There is a specific kind of wide-screen, practical-stunt, sun-drenched adventure film that Hollywood produced regularly from the 1980s through the early 2000s — physically grounded, geographically vivid, built around a charming lead and an exotic setting — and Prince of Persia may be the last genuinely successful example of the form. Shot on location in Morocco with an enormous practical crew and real stunt work, the film has a textured physical reality that its contemporaries, increasingly reliant on digital backlots and virtual production, have lost. For audiences who grew up on Raiders of the Lost Ark or The Mummy, it offers the specific pleasure of a film that actually went somewhere and built something real.

The Dagger of Time — A Game Mechanic That Actually Works on Film

The central mechanic of Jordan Mechner's 2003 game — a dagger that can rewind time by a few seconds, allowing the player to undo fatal mistakes — is one of the most beloved innovations in action-adventure game design. Translating a player-controlled mechanic into a narrative device is notoriously difficult, but the film handles it with genuine craft. The dagger is used sparingly, its rules are established clearly, and when it activates — reversing a death, undoing a catastrophe — the visual execution is elegant rather than flashy. It becomes not a superpower but a burden: a responsibility that Dastan carries with increasing weight as the stakes of the conspiracy are revealed.

Alfred Molina's Sheikh Amar — Comic Relief Done Right

In a film of considerable scale and earnest adventure plotting, Alfred Molina arrives as Sheikh Amar — an ostrich-racing, tax-evading, philosophically libertarian desert entrepreneur — and proceeds to steal every scene he inhabits with effortless comic authority. Molina plays the role with complete internal logic: Amar has a fully developed worldview, a set of financial grievances he considers entirely reasonable, and a relationship with his ostriches that the film treats with deadpan seriousness. He is not comic relief imposed upon the adventure; he is a character who happens to be funnier than everyone around him, which is a meaningfully different thing and the reason his scenes hold up on repeated viewing.

Cast & Crew

Director

Mike Newell

Producer

Jerry Bruckheimer

Screenplay

Boaz Yakin, Doug Miro & Carlo Bernard

Prince Dastan

Jake Gyllenhaal

Princess Tamina

Gemma Arterton

Nizam

Ben Kingsley

Sheikh Amar

Alfred Molina

Original Score

Harry Gregson-Williams

Based On

Jordan Mechner's game (Ubisoft, 2003)

Official Trailer

© Walt Disney Pictures / Jerry Bruckheimer Films. Trailer embedded via YouTube.

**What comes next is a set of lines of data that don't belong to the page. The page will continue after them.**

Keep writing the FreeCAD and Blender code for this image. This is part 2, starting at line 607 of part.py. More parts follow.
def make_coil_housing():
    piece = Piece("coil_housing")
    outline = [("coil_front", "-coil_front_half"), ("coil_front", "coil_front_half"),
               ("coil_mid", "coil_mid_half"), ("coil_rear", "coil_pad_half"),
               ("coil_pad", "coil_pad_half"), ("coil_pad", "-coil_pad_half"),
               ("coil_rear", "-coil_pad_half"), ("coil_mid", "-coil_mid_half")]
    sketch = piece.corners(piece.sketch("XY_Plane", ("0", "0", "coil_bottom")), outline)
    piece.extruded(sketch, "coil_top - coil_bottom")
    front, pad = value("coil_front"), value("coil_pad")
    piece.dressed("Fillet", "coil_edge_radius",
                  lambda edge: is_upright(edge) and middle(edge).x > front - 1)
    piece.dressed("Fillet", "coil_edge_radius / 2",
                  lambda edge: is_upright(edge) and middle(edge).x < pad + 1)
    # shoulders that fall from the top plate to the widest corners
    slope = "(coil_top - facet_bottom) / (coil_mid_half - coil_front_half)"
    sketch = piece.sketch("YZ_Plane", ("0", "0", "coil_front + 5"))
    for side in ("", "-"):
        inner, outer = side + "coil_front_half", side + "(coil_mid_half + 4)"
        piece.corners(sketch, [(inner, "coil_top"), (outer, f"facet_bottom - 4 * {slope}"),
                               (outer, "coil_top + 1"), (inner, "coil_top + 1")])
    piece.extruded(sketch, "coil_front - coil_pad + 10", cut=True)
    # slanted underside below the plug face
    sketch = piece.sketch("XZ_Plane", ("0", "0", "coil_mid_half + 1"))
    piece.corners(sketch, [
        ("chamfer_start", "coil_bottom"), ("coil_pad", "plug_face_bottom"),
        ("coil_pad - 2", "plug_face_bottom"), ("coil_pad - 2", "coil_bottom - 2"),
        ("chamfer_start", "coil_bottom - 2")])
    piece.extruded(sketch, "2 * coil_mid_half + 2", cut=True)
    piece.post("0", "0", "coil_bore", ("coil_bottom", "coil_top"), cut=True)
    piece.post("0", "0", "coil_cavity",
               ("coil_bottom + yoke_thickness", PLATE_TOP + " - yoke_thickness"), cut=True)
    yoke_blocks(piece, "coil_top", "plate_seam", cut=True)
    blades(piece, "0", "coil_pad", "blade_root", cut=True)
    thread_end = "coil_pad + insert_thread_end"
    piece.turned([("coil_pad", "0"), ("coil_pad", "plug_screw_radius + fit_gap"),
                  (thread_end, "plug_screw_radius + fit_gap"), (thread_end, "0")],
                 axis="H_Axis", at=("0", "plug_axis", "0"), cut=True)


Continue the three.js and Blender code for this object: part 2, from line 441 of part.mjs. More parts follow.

Frequently Asked Questions

How involved was Jordan Mechner, the original game's creator, in making the film?

Jordan Mechner, who originally created the Prince of Persia franchise in 1989 and designed the acclaimed 2003 reboot that the film adapts, was unusually involved in the production by Hollywood standards — he received a story credit and worked closely with the screenwriting team during development. Mechner had previously sold the rights to Disney but negotiated ongoing creative consultation, and he maintained a public development diary throughout production that gave fans an unusually transparent view of the adaptation process. His involvement ensured that the Dagger of Time was handled with structural fidelity to the game — its rules, its limitations, and its emotional weight were all preserved from his original design. However, Mechner was also candid about the compromises required when a $200 million studio film is assembled by committee, and several of his contributions to early drafts were significantly reworked by the time of the final shooting script. His involvement was genuine but ultimately advisory rather than controlling.

How did Jake Gyllenhaal physically prepare for a role that required parkour and combat?

Gyllenhaal's physical transformation for the role was one of the more dramatic in his career. Over approximately six months of pre-production training, he added roughly eighteen pounds of muscle through a combination of weight training and high-calorie diet, while simultaneously learning parkour — the French discipline of fluid, obstacle-traversing movement that defines the Prince's athletic style in the 2003 game. He trained with practitioners of the discipline for months, learning to run across rooftops, scale walls, and perform the fluid vaulting movement that the film's action sequences required. He also trained in sword fighting and hand-to-hand combat choreography. The commitment was considerable, and the results are visible: Gyllenhaal's physicality in the film is genuinely convincing, particularly in the parkour sequences, where he performs a meaningful proportion of the work himself rather than relying entirely on stunt doubles.

Why did Disney abandon plans for a sequel despite the film grossing $336 million?

The $336 million worldwide gross sounds impressive in isolation, but the economics of the film made it considerably less so. Against a $200 million production budget and a marketing spend estimated at $150 million or more, the film needed to gross approximately $500 million worldwide to break even in theatrical release — a threshold it fell well short of. Disney had been explicit about wanting to replicate the Pirates of the Caribbean model, which had launched with an $80 million production budget and grossed $654 million; Prince of Persia cost two and a half times as much and earned roughly half as much. The domestic performance was particularly disappointing at $90 million, suggesting the brand had not connected with American audiences the way the studio had hoped. Disney's internal assessment was that the franchise had not demonstrated sufficient audience loyalty to justify the investment required for a sequel at the same scale, and the planned follow-up — which would have adapted the second and third games in the Sands of Time trilogy — was quietly shelved within a year of the original's release.